Pakistan on Thursday may have denied reports of a rift with Saudi Arabia, but its recent actions and comments tell a different tale.
Note how Shah Mahmood Qureshi rushed to China on Thursday for a two-day summit with its "all-weather friend" just days after army chief General Qamar Javed Bajwa was denied an audience with Saudi Crown Prince Muhammad Bin Salman during his visit to the Kingdom.
Add to that Prime Minister Imran Khan's recent remarks that news of a breakdown in relations with Saudi Arabia is "completely baseless", but in the same breath adding that Pakistan's future is connected to China.
Imran added that China had stood by Pakistan through good and bad times. "We are further strengthening our ties with China. China also needs Pakistan very much. Unfortunately, Western countries are using India against China," Imran said.
Reports of strain in relations between Pakistan and Saudi Arabia have been doing the rounds ever since Riyadh declined to toe Islamabad's line on Kashmir.
Pakistan has been pushing the Organisation of Islamic Cooperation (OIC), the second largest intergovernmental body after the UN, for a meeting of foreign ministers since India revoked the special status of Jammu and Kashmir last August.
Islamabad's attempts to garner international support against India for withdrawing Jammu and Kashmir's special status have not been successful, to say the least.
A large part of this can be chalked up to the Jeddah-based OIC, the largest bloc of Islamic countries in the world, which is dominated by Saudi Arabia and other Arab countries, not giving Pakistan an opportunity to take aim at India from their perch.
India has categorically told the international community that the scrapping Article 370 of the Constitution was its internal matter and advised Pakistan to accept reality and stop all anti-India propaganda.
Qureshi, a key player
Qureshi seems to be at the centre of this drama.

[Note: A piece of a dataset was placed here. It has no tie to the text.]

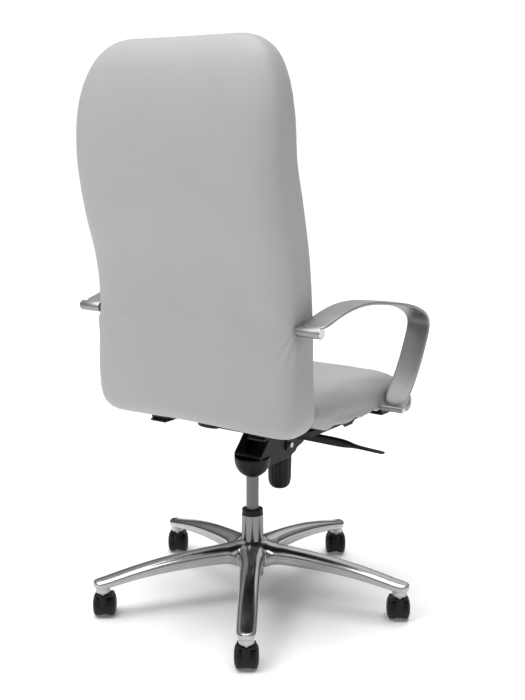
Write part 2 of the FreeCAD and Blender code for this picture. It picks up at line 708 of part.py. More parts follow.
def arm_bracket_parts():
    """Steel bracket under each side of the seat board: flange, upstand for the arm bolt, drilled ear."""
    brackets, bolts = [], []
    for side, sign in (("right", -1), ("left", 1)):
        name = f"arm_bracket_{side}"
        low = mm("seat_board_bottom") - 4
        flange = box(name + "_flange", "80", "130", "4", str(min(sign * 120, sign * 200)), "-194", str(low))
        tongue = box(name + "_tongue", "42", "44", "4", str(min(sign * 198, sign * 240)), "-194", str(low))
        stand_x = min(sign * 236, sign * 240)
        stand = box(name + "_stand", "4", "44", "56", str(stand_x), "-194", str(low))
        ear_outline = [(-66, low + 1), (-82, low - 19), (-112, low - 19), (-142, low + 1)]
        ear = put(slab(name + "_ear", "YZ_Plane", outline(ear_outline), "4"), x=str(sign * 186))
        hole = cylinder(name + "_ear_hole", "3.5", "20", str(sign * 186 - 10), "-105", str(low - 11), ALONG_X)
        start = min(sign * 224, sign * 286)
        spot = (str(start), "-chair.boss_ahead", "chair.boss_height", ALONG_X)
        bolt_hole = cylinder(name + "_bolt_hole", "4", "62", *spot)
        shape = fuse(name + "_shape", flange, tongue, stand, ear)
        brackets.append(cut(name, shape, fuse(name + "_holes", hole, bolt_hole)))
        bolts.append(cylinder(f"arm_bolt_{side}", "4", "62", *spot))
    sub_part(group("arm_brackets", *brackets), "arm_brackets")
    sub_part(group("arm_bolts", *bolts), "arm_bolts")
    return brackets + bolts


def seat_section(across):
    """Side outline of the seat at a distance from its middle; the top rim rolls over near the sides."""
    half = mm("seat_half_width")
    rim = 26
    low = mm("seat_underside")
    front = -mm("seat_front")
    rear = mm("seat_rear")
    drop = 0
    if abs(across) > half - rim:
        drop = rim * (1 - math.sqrt(1 - ((abs(across) - half + rim) / rim) ** 2))
    crown = mm("seat_crown") * (1 - (across / half) ** 2)
    high = mm("seat_top") + crown - 0.8 * drop
    nose = front + 0.5 * drop
    points = [Vector(across, rear, low), Vector(across, rear, high - 8), Vector(across, nose + 50, high - 8),
              Vector(across, nose, high - 42), Vector(across, nose + 8, low)]
    top_middle = Vector(across, (rear + nose) / 2, high)
    nose_middle = Vector(across, nose + 11, high - 25)
    edges = [
        Part.LineSegment(points[0], points[1]),
        Part.Arc(points[1], top_middle, points[2]),
        Part.Arc(points[2], nose_middle, points[3]),
        Part.LineSegment(points[3], points[4]),
        Part.LineSegment(points[4], points[0]),
    ]
    return Part.Wire([edge.toShape() for edge in edges])


def seat_cushion_blank():
    """Foam block with rounded rims, a crowned top and a softer, lower front edge."""
    half = mm("seat_half_width")
    stations = [half, half - 2, half - 8, half - 16, half - 26, 150, 75]
    across = [-station for station in stations] + [0] + list(reversed(stations))
    return feature("seat_blank", Part.makeLoft([seat_section(station) for station in across], True, True))


def seat_and_back(inserts):
    """Cushions cut to fit over the boards, brackets and bolts that they hold, and the cover underneath."""
    board_outline = [(-216, -232), (216, -232), (216, 102), (-216, 102)]
    board = slab("seat_board_pad", "XY_Plane", outline(board_outline), "chair.board_thickness")
    board = put(board, z="chair.seat_board_bottom + chair.board_thickness / 2")
    holes = [cylinder(f"board_screw_hole_{i}", "3", "10", x, y, "chair.seat_board_bottom")
             for i, (x, y) in enumerate(SCREW_SPOTS)]
    sub_part(cut("seat_board", board, fuse("board_screw_holes", *holes)), "seat_board")
    sub_part(cut("seat_cushion", seat_cushion_blank(), fuse("seat_inserts", *inserts)), "seat_cushion")

    rods = [cylinder(f"back_rod_hole_{i}", "6", "42", str(x), "chair.rear_rod_back", "chair.rear_rod_height",
                     ALONG_X) for i, x in enumerate((-250, 208))]
    held = [doc.getObject("back_board"), doc.getObject("back_brackets"), *rods]
    sub_part(cut("back_cushion", back_cushion_blank(), fuse("back_inserts", *held)), "back_cushion")


# ---------------------------------------------------------------- arms

ARM_TOP = [(203, 687.5), (173, 693), (145, 701), (101, 710), (50, 714.5), (-7, 711.5), (-77, 700),
           (-138, 691.5), (-197, 675)]
ARM_LEG = [(-248, 640), (-232, 598), (-208, 547), (-175, 501), (-133, 459)]


def arm_edges():
    """Side outline of the band: arched top, tight front corner, and a leg that thickens to its foot."""
    thick = mm("band_thickness")
    points = [Vector(y, z, 0) for y, z in ARM_TOP + ARM_LEG]
    inner = []
    for index, point in enumerate(points):
        before = points[max(index - 1, 0)]
        after = points[min(index + 1, len(points) - 1)]
        along = (after - before).normalize()
        inward = Vector(-along.y, along.x, 0)
        share = index / (len(points) - 1)
        inner.append(point + inward * thick * (1 + 0.5 * share ** 3))
    corner = len(ARM_TOP)
    inner[corner] = inner[corner] + Vector(4, -4, 0)
    outer_curve = spline(points)
    inner_curve = spline(list(reversed(inner)))
    return [outer_curve, Part.LineSegment(points[-1], inner[-1]), inner_curve,
            Part.LineSegment(inner[0], points[0])]


def loop_arm(side, sign):
    """Bent band with its rear rod and front boss; the right arm has sign -1."""
    centre = f"{sign} * (chair.band_inner + chair.band_width / 2)"
    band = put(slab(f"{side}_band", "YZ_Plane", arm_edges(), "chair.band_width"), x=centre)
    foot_start = "-chair.band_inner - chair.band_width" if sign < 0 else "chair.band_inner"
    foot = cylinder(f"{side}_foot", "6", "chair.band_width", foot_start, "-129", "460", ALONG_X)
    boss_length = "chair.band_width - 11"
    boss_start = "-chair.band_inner - chair.band_width + 11" if sign < 0 else "chair.band_inner"
    boss = cylinder(f"{side}_boss", "chair.boss_radius", boss_length, boss_start, "-chair.boss_ahead",
                    "chair.boss_height", ALONG_X)
    rod_spot = (foot_start, "chair.rear_rod_back", "chair.rear_rod_height", ALONG_X)
    rod_space = cylinder(f"{side}_rod_space", "chair.rear_rod_radius", "chair.band_width", *rod_spot)
    bolt_start = "-286" if sign < 0 else "224"
    bolt = cylinder(f"{side}_bolt_space", "4", "62", bolt_start, "-chair.boss_ahead", "chair.boss_height",
                    ALONG_X)
    casting = fuse(f"{side}_casting", band, foot, boss)
    sub_part(cut(f"{side}_arm", casting, fuse(f"{side}_arm_spaces", rod_space, bolt)), f"{side}_arm")

    rod = cylinder(f"{side}_rod", "chair.rear_rod_radius", "chair.band_width", *rod_spot)
    spigot_start = "-chair.band_inner" if sign < 0 else "chair.band_inner - 40"
    spigot = cylinder(f"{side}_spigot", "6", "40", spigot_start, "chair.rear_rod_back",
                      "chair.rear_rod_height", ALONG_X)
    sub_part(fuse(f"{side}_arm_rear_rod", rod, spigot), f"{side}_arm_rear_rod")


def end_caps():
    """Round caps on the outer ends of the rear rods and of the feet."""
    caps = []
    outer_face = "chair.band_inner + chair.band_width"
    for side, start in (("right", f"-({outer_face}) - 1.5"), ("left", outer_face)):
        caps.append(cylinder(f"rod_cap_{side}", "chair.rear_rod_radius - 1", "1.5", start,
                             "chair.rear_rod_back", "chair.rear_rod_height", ALONG_X))
        caps.append(cylinder(f"foot_cap_{side}", "5", "1.5", start, "-129", "460", ALONG_X))
    sub_part(group("arm_end_caps", *caps), "arm_end_caps")


def check_all():
    """Stops if anything in the document failed or a finished piece isn't a good solid."""
    for thing in doc.Objects:
        if "Invalid" in thing.State or "Error" in thing.State:
            raise RuntimeError(f"{thing.Label} failed: {thing.State}")
    for piece in sub_parts:
        shape = piece.Shape
        if shape.isNull() or not shape.isValid() or not shape.Solids:
            raise RuntimeError(f"{piece.Label} has no valid solid")


def write_all():
    os.makedirs("parts", exist_ok=True)
    for piece in sub_parts:
        piece.Shape.exportStep(f"parts/{piece.Label}.step")


star_base()
for number, where in enumerate(CASTER_NAMES):
    caster(number, where)
column()
housing()
pivot()
tension()
height_lever()
tilt_lock_lever()
seat_plate()
seat_screws()
back_parts()
seat_and_back(arm_bracket_parts())
loop_arm("right", -1)
loop_arm("left", 1)
end_caps()
doc.recompute()
check_all()
write_all()
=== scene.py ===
"""Looks of the swivel office chair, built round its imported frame.

Metres, origin on the column axis at floor level, +Z up, the sitter faces -Y and the sitter's right is -X.
"""
import math

import bmesh
import bpy
from mathutils import Matrix, Vector


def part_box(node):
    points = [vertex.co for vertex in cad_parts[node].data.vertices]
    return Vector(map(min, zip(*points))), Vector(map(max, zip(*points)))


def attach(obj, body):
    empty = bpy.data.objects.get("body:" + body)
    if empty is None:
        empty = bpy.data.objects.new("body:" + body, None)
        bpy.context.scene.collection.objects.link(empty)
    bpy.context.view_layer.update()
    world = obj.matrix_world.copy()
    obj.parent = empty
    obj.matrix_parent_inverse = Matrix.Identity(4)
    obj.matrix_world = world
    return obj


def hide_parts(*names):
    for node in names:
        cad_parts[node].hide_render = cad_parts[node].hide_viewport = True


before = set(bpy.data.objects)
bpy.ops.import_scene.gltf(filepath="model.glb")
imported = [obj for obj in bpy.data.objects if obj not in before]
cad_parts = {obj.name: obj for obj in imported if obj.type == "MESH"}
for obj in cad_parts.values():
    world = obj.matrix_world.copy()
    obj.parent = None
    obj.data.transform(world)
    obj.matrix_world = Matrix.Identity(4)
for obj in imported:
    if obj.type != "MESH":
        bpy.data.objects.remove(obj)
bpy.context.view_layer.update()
scene = bpy.context.scene


# ---------------------------------------------------------------- camera
# A long-lens studio view from behind the sitter's right shoulder, a little above the seat, with the whole
# chair upright in a tall frame.

VIEW_TURN = math.radians(214.9)
VIEW_RISE = math.radians(11.42)
VIEW_DISTANCE = 2.368
sideways = Vector((math.cos(VIEW_TURN), math.sin(VIEW_TURN), 0))
towards = Vector((math.sin(VIEW_TURN) * math.cos(VIEW_RISE), -math.cos(VIEW_TURN) * math.cos(VIEW_RISE),
                  math.sin(VIEW_RISE)))
aim = Vector((0, 0, 0.5785)) + 0.0223 * sideways
bpy.ops.object.select_all(action="DESELECT")
bpy.ops.object.camera_add(location=aim + VIEW_DISTANCE * towards)
camera = bpy.context.object
camera.rotation_euler = towards.to_track_quat("Z", "Y").to_euler()
camera.data.lens = 56.2
camera.data.sensor_width = 36
scene.camera = camera


# ---------------------------------------------------------------- studio
# A pale seamless floor under a broad, even overhead light, a weaker one on each side of the view, and a room
# that is dark near the floor and pale above for the polished metal to mirror.

class Signal:
    """A number on its way through a finish's nodes; sums on it add Math nodes."""

    def __init__(self, finish, socket):
        self.finish = finish
        self.socket = socket

    def __add__(self, other):
        return self.finish.maths("ADD", self, other)

    def __mul__(self, other):
        return self.finish.maths("MULTIPLY", self, other)

    __radd__ = __add__
    __rmul__ = __mul__


class Finish:
    """A material made of nodes that read Object coordinates, so its pattern stays on the piece."""

    def __init__(self, name, colour, values=None):
        self.material = bpy.data.materials.new(name)
        self.material.use_nodes = True
        self.material.diffuse_color = (*colour, 1)
        self.tree = self.material.node_tree
        self.tree.nodes.clear()
        output = self.tree.nodes.new("ShaderNodeOutputMaterial")
        self.shader = self.tree.nodes.new("ShaderNodeBsdfPrincipled")
        self.tree.links.new(self.shader.outputs["BSDF"], output.inputs["Surface"])
        self.shader.inputs["Base Color"].default_value = (*colour, 1)
        for socket, value in (values or {}).items():
            self.shader.inputs[socket].default_value = value
        self.where = self.node("ShaderNodeTexCoord").outputs["Object"]

    def join(self, value, socket):
        """Sets a socket to a plain value, or links it to whatever feeds it."""
        if isinstance(value, Signal):
            value = value.socket
        if isinstance(value, bpy.types.NodeSocket):
            self.tree.links.new(value, socket)
        else:
            socket.default_value = value

    def node(self, kind, settings=None, sockets=None):
        made = self.tree.nodes.new(kind)
        for name, value in (settings or {}).items():
            setattr(made, name, value)
        for name, value in (sockets or {}).items():
            self.join(value, made.inputs[name])
        return made

    def maths(self, operation, first, second):
        made = self.node("ShaderNodeMath", {"operation": operation}, {0: first, 1: second})
        return Signal(self, made.outputs[0])

    def stretched(self, scale):
        """Object coordinates scaled along each axis."""
        mapping = self.node("ShaderNodeMapping", None, {"Vector": self.where, "Scale": scale})
        return mapping.outputs["Vector"]

    def noise(self, size, detail=3, where=None):
        """Smooth noise from 0 to 1 whose patches are about the given size in metres."""
        made = self.node("ShaderNodeTexNoise", None,
                         {"Vector": where or self.where, "Scale": 1 / size, "Detail": detail})
        return Signal(self, made.outputs["Fac"])

    def cells(self, size, where=None):
        """Distance to the nearest edge between cells of about the given size in metres."""
        made = self.node("ShaderNodeTexVoronoi", {"feature": "DISTANCE_TO_EDGE"},
                         {"Vector": where or self.where, "Scale": 1 / size})
        return Signal(self, made.outputs["Distance"])

    def paint(self, amount, low, high):
        """Base colour mixed from low to high by a signal from 0 to 1."""
        mix = self.node("ShaderNodeMix", {"data_type": "RGBA"},
                        {"Factor": amount, 6: (*low, 1), 7: (*high, 1)})
        self.join(mix.outputs[2], self.shader.inputs["Base Color"])

    def roughen(self, signal):
        self.join(signal, self.shader.inputs["Roughness"])

    def bump(self, height, distance, strength=1.0):
        made = self.node("ShaderNodeBump", None,
                         {"Height": height, "Distance": distance, "Strength": strength})
        self.join(made.outputs["Normal"], self.shader.inputs["Normal"])

    def on(self, *pieces):
        for piece in pieces:
            piece.data.materials.clear()
            piece.data.materials.append(self.material)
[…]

The foreign minister recently criticised the Saudi government in a TV interview (a first) and threatened to sidestep the Kingdom by calling an OIC meet.
Qureshi had said, "Today, I am telling the OIC to convene the meeting of the council of foreign ministers. If they cannot do it, then I will be compelled to ask the prime minister [Imran Khan] to call a meeting of Islamic countries [Iran, Turkey and Malaysia] that are ready to stand with us on the issue of Kashmir."
While the Saudis did not respond directly to Qureshi's remarks, they did stop renewing an oil credit of $3.2 billion to Pakistan and also demanded the repayment of a loan given to Islamabad in 2018 after a visit from Prime Minister Imran Khan.
Part of that loan was duly repaid with an assist from its deep-pocketed benefactor: China.
Pakistan draws China closer
In a video message ahead of his departure to China, Qureshi gushed about his "very important trip to China".
"I am leaving on a very important visit to China. I had a discussion with the prime minister regarding this visit yesterday. My delegation will represent the stance of the political and military leadership of the country. I am hopeful that my meeting with Foreign Minister Wang will prove to be beneficial for both countries," Qureshi said.
The Chinese and Pakistani foreign ministers, meeting at the island resort of Hainan, are slated to discuss a host of issues, including the progress of the $60 billion China-Pakistan Economic Corridor and Islamabad's request for a $1 billion loan.
Meanwhile, Islamabad's relations with the Kingdom seem to be on a downward slope.
Kingdom puts distance
There are plenty of reasons for the Kingdom wanting to put space between itself and Pakistan.
Jeremy Garlick, author of The Impact of China's Belt and Road Initiative: From Asia to Europe, told Nikkei Asian Review Saudi Arabia's hesitance stems from its desire to avoid becoming part of China and Pakistan's attempts at containing India.
"Saudi Arabia is closely allied with the US, which may also be [applying behind-the-scenes pressure on] Saudi Arabia to stay away from Chinese initiatives," said Garlick, an assistant professor with the Jan Masaryk Center for International Studies at the University of Economics in Prague.
This snub to the all-powerful army chief Bajwa, whose visit to Riyadh was aimed at containing the fallout from Qureshi's explosive remarks, is sure to send a message to the Pakistani establishment, who are already said to be unhappy with Imran.
As per this Economic Times piece, "While Imran Khan has sought to expand traditional close ties with Turkey riding on its president's ambitions to emerge as a leader of the Islamic World, Saudi Arabia continues to matter for Pakistan's most powerful institution: Army."
The piece argued that it is inconceivable that Qureshi did not have Imran's backing and that the entire episode did not sit well with the generals in Rawalpindi, and has left Imran in an unenviable situation.
Pakistan has historically been a strong military ally of Saudi Arabia.
But it seems that Beijing has, for the moment at least, supplanted Riyadh as Islamabad's main backer.